Install a Text Generation Model using kubectl

You can use the Model Custom Resource directly to install a model using kubectl apply -f model.yaml.

Install Text Generation Model using L4 GPU

Apply the following Model Custom Resource to install the Llama 3.1 8B model using vLLM on L4 GPU:

apiVersion: kubeai.org/v1
kind: Model
metadata:
  name: llama-3.1-8b-instruct-fp8-l4
spec:
  features: [TextGeneration]
  url: hf://neuralmagic/Meta-Llama-3.1-8B-Instruct-FP8
  engine: VLLM
  args:
    - --max-model-len=16384
    - --max-num-batched-token=16384
    - --gpu-memory-utilization=0.9
    - --disable-log-requests
  resourceProfile: nvidia-gpu-l4:1

Interact with the Text Generation Model

The KubeAI service exposes an OpenAI compatible API that you can use to query the available models and interact with them.

The KubeAI service is available at http://kubeai/openai/v1 within the Kubernetes cluster.

You can also port-forward the KubeAI service to your local machine to interact with the models:

kubectl port-forward svc/kubeai 8000:80

You can now query the available models using curl:

curl http://localhost:8000/openai/v1/models

Using curl to interact with the model

Run the following curl command to interact with the model named llama-3.1-8b-instruct-fp8-l4:

curl "http://localhost:8000/openai/v1/chat/completions" \
    -H "Content-Type: application/json" \
    -d '{
        "model": "llama-3.1-8b-instruct-fp8-l4",
        "messages": [
            {
                "role": "system",
                "content": "You are a helpful assistant."
            },
            {
                "role": "user",
                "content": "Write a haiku about recursion in programming."
            }
        ]
    }'

Using the OpenAI Python SDK to interact with the model

Once the pod is ready, you can use the OpenAI Python SDK to interact with the model: All OpenAI SDKs work with KubeAI since the KubeAI service is OpenAI API compatible.

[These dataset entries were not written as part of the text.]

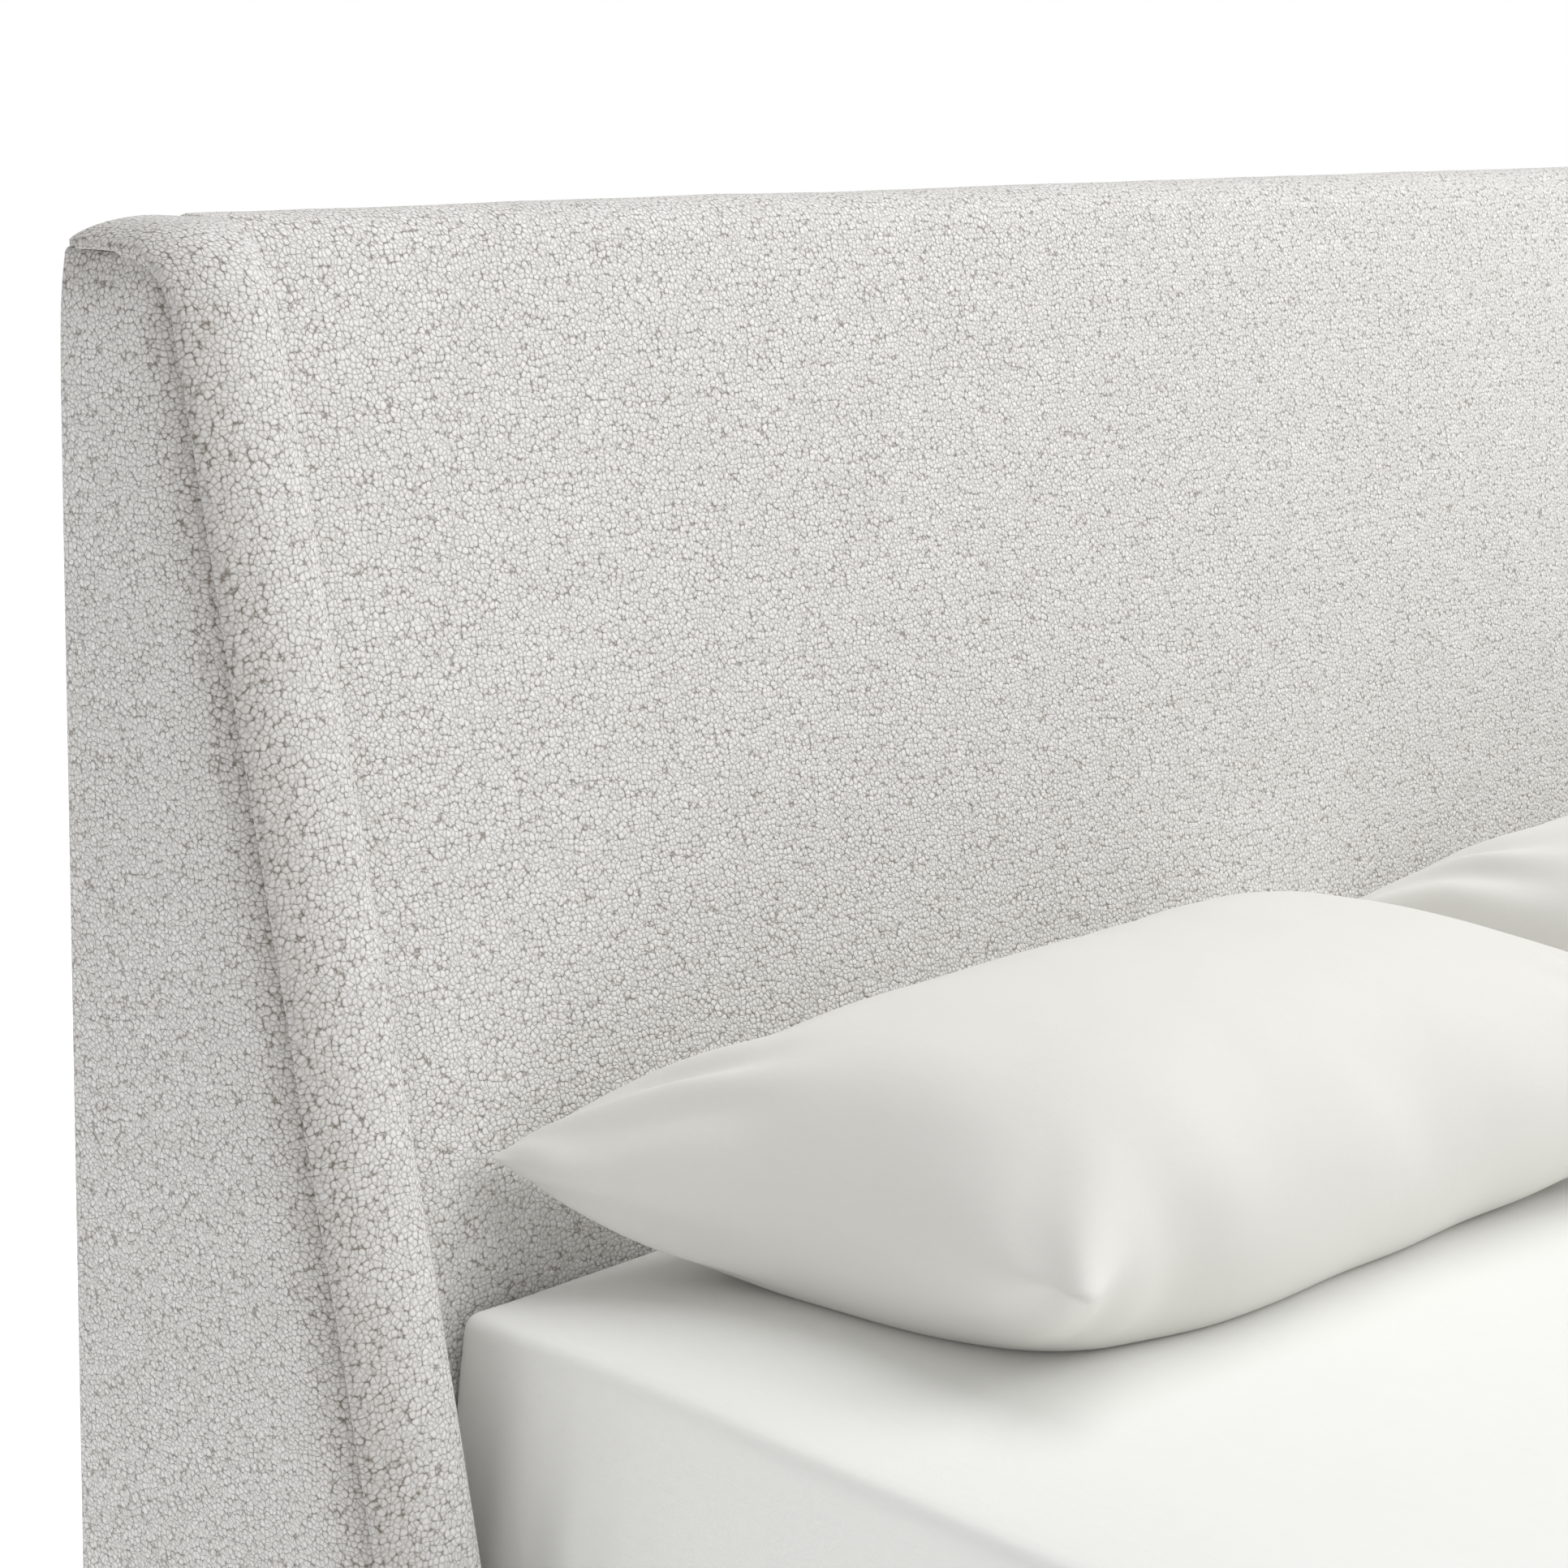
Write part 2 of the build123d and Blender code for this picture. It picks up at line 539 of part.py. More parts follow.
def mattress():
    def rounded(inset):
        solid = block(
            inset - HALF_MATTRESS, HALF_MATTRESS - inset, MATTRESS_FOOT_Y + inset,
            MATTRESS_HEAD_Y - inset, DECK_Z + inset, MATTRESS_TOP_Z - inset)
        solid = fillet(solid.edges().filter_by(Axis.Z), 26 - inset)
        return fillet(solid.edges().group_by(Axis.Z)[-1], 22 - inset)
    core = rounded(SHEET)
    hem = 150
    underside = block(
        hem - HALF_MATTRESS, HALF_MATTRESS - hem, MATTRESS_FOOT_Y + hem,
        MATTRESS_HEAD_Y - hem, DECK_Z - 1, DECK_Z + SHEET + 1)
    keep("mattress_core", core)
    keep("fitted_sheet", rounded(0) - core - underside)


def pillow_shape(inset):
    """A plain plump pillow: a block with all its edges well rounded."""
    solid = block(
        PILLOW_LEFT_X + inset, PILLOW_LEFT_X + PILLOW_LENGTH - inset,
        PILLOW_REAR_Y - PILLOW_DEPTH + inset, PILLOW_REAR_Y - inset,
        MATTRESS_TOP_Z + inset, MATTRESS_TOP_Z + PILLOW_HEIGHT - inset)
    solid = fillet(solid.edges().filter_by(Axis.Z), 95 - inset)
    solid = fillet(solid.edges().group_by(Axis.Z)[-1], 70 - inset)
    return fillet(solid.edges().group_by(Axis.Z)[0], 70 - inset)


def pillows():
    insert = pillow_shape(PILLOW_CASE)
    keep_pair("pillow_insert", insert)
    keep_pair("pillowcase", pillow_shape(0) - insert)


# ---------------------------------------------------------------- the bed
headboard_frame()
headboard_boards()
headboard_glides()
headboard_padding()
headboard_covers()
rails()
corner_hardware()
slat_ledges()
foot_legs()
centre_beam()
support_legs()
slats()
mattress()
pillows()

os.makedirs("parts", exist_ok=True)
for node_name, shape in nodes.items():
    export_step(shape, "parts/" + node_name + ".step")
print(len(nodes), "nodes")
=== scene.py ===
# %% [markdown]
# # A winged bed in boucle
#
# The timber frame, the slats, the brackets and the feet of this bed come ready made, in their
# places. What is left to make here is everything that is soft: the boucle cover of the headboard
# and of the rails, the fitted sheet on the mattress and two plump pillows. Each step says what
# the piece is on the real bed, how it could be made, and why it is made this way.

# %% Load the frame of the bed
import json
import math

import bmesh
import bpy
import numpy as np
from mathutils import Euler, Matrix, Vector, noise


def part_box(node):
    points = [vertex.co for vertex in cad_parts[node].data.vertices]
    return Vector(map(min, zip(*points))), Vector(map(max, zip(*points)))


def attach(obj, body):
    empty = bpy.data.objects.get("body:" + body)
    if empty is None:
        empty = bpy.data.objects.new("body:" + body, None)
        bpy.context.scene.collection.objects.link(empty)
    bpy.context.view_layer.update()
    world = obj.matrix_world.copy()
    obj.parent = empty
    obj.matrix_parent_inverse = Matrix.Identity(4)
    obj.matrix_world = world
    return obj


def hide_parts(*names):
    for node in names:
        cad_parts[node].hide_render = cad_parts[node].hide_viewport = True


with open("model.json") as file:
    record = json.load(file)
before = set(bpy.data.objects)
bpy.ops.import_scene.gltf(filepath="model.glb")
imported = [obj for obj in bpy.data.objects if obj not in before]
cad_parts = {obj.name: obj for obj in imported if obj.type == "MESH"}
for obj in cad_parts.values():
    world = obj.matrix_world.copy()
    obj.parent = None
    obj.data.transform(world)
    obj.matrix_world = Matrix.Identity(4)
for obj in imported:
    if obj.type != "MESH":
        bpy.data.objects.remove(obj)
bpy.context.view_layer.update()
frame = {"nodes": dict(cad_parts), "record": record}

# %% [markdown]
# ## Where things are
#
# Every soft piece takes its place from the frame. The headboard is described from the side: a
# raked front line for its wings, a second one further back for the face between them, and one
# flat top that both run into over a round edge.

# %% Places taken from the frame
cover_low, cover_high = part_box("headboard_cover")
side_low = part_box("wing_cover_left")[0]
sheet_low, sheet_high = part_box("fitted_sheet")
rail_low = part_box("side_rail_cover_left")[0]
board_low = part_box("face_board_lower")[0]

MM = 0.001
COVER = 3 * MM               # the boucle with its backing
CLOTH = 2.4 * MM             # the boucle alone, as it is made here
RAKE = math.tan(math.radians(14.5))
OUTER_X = -side_low.x
WING_INNER_X = -board_low.x - COVER
TOP_Z = cover_high.z
FLOOR_GAP = cover_low.z
BACK_Y = cover_high.y
MATTRESS_TOP_Z = sheet_high.z
FACE_BOTTOM_Z = rail_low.z
WING_FOOT_Y = cover_low.y
WING_PROUD = 57 * MM
FACE_Y = WING_FOOT_Y + WING_PROUD + RAKE * (MATTRESS_TOP_Z - FLOOR_GAP)
print("face at", round(FACE_Y, 4), "top at", round(TOP_Z, 4), "wings from", round(WING_INNER_X, 4))

# %% [markdown]
# ## The camera
#
# The view looks down on the head end from beside the bed. The place is measured from the corner
# of the mattress that is nearest to it, so the camera goes with the bed if its size changes.

# %% Camera
head_corner = Vector((sheet_low.x, sheet_high.y, sheet_high.z))
CAMERA_FROM_CORNER = Vector((-1.127, -1.286, 0.688))
CAMERA_YAW, CAMERA_PITCH, CAMERA_ROLL = 46.75, 13.18, 1.72

camera_data = bpy.data.cameras.new("camera")
camera_data.lens = 78.6
camera_data.sensor_width = 36
camera = bpy.data.objects.new("camera", camera_data)
bpy.context.scene.collection.objects.link(camera)
aim = Euler((math.radians(90 - CAMERA_PITCH), 0, math.radians(-CAMERA_YAW))).to_matrix()
aim = aim @ Matrix.Rotation(math.radians(CAMERA_ROLL), 3, "Z")
camera.matrix_world = Matrix.Translation(head_corner + CAMERA_FROM_CORNER) @ aim.to_4x4()
bpy.context.scene.camera = camera

# %% [markdown]
# ## Small tools
#
# Operators act on what is selected, so each helper first clears the selection. `grid_piece` is
# the one that the covers are made with: it adds a flat grid primitive with as many rows and
# columns as asked, and then puts each of its points in place by a rule, as a sculptor would
# push a sheet of clay over a former. `bevelled_box` makes what is boxy underneath, the rails and
# the mattress's sheet: a cube with soft edges, cut into short lengths so that it can be shaped.


# %% Helpers for meshes
def pick(obj):
    """Select one object and make it active."""
    bpy.ops.object.select_all(action="DESELECT")
    obj.select_set(True)
    bpy.context.view_layer.objects.active = obj
    return obj


def added(name):
    """Name the primitive that was just added, and its mesh."""
    obj = bpy.context.object
    obj.name = obj.data.name = name
    return obj


def fix_place(obj):
    """Move the object's place into its mesh."""
    pick(obj)
    bpy.ops.object.transform_apply(location=True, rotation=True, scale=True)
    return obj


def modified(obj, kind, **settings):
    """Add a modifier, set it and apply it."""
    pick(obj)
    modifier = obj.modifiers.new(kind.lower(), kind)
    for name, value in settings.items():
        setattr(modifier, name, value)
    bpy.ops.object.modifier_apply(modifier=modifier.name)
    return obj


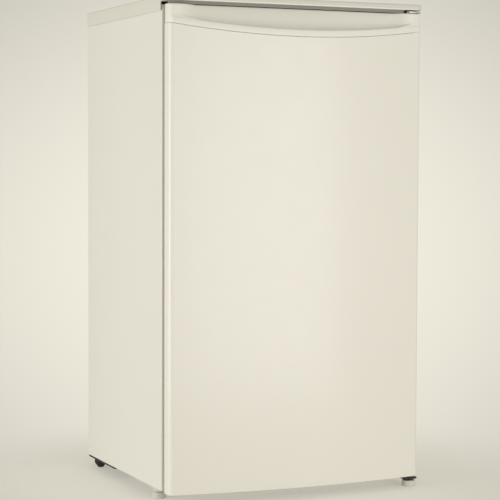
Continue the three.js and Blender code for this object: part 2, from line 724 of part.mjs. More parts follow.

See the below example code to interact with the model using the OpenAI Python SDK:

import os
from openai import OpenAI
# Assumes port-forward of kubeai service to localhost:8000.
kubeai_endpoint = "http://localhost:8000/openai/v1"
model_name = "llama-3.1-8b-instruct-fp8-l4"

# If you are running in a Kubernetes cluster, you can use the kubeai service endpoint.
if os.getenv("KUBERNETES_SERVICE_HOST"):
    kubeai_endpoint = "http://kubeai/openai/v1"

client = OpenAI(api_key="ignored", base_url=kubeai_endpoint)

chat_completion = client.chat.completions.create(
    messages=[
        {
            "role": "user",
            "content": "Say this is a test",
        }
    ],
    model=model_name,
)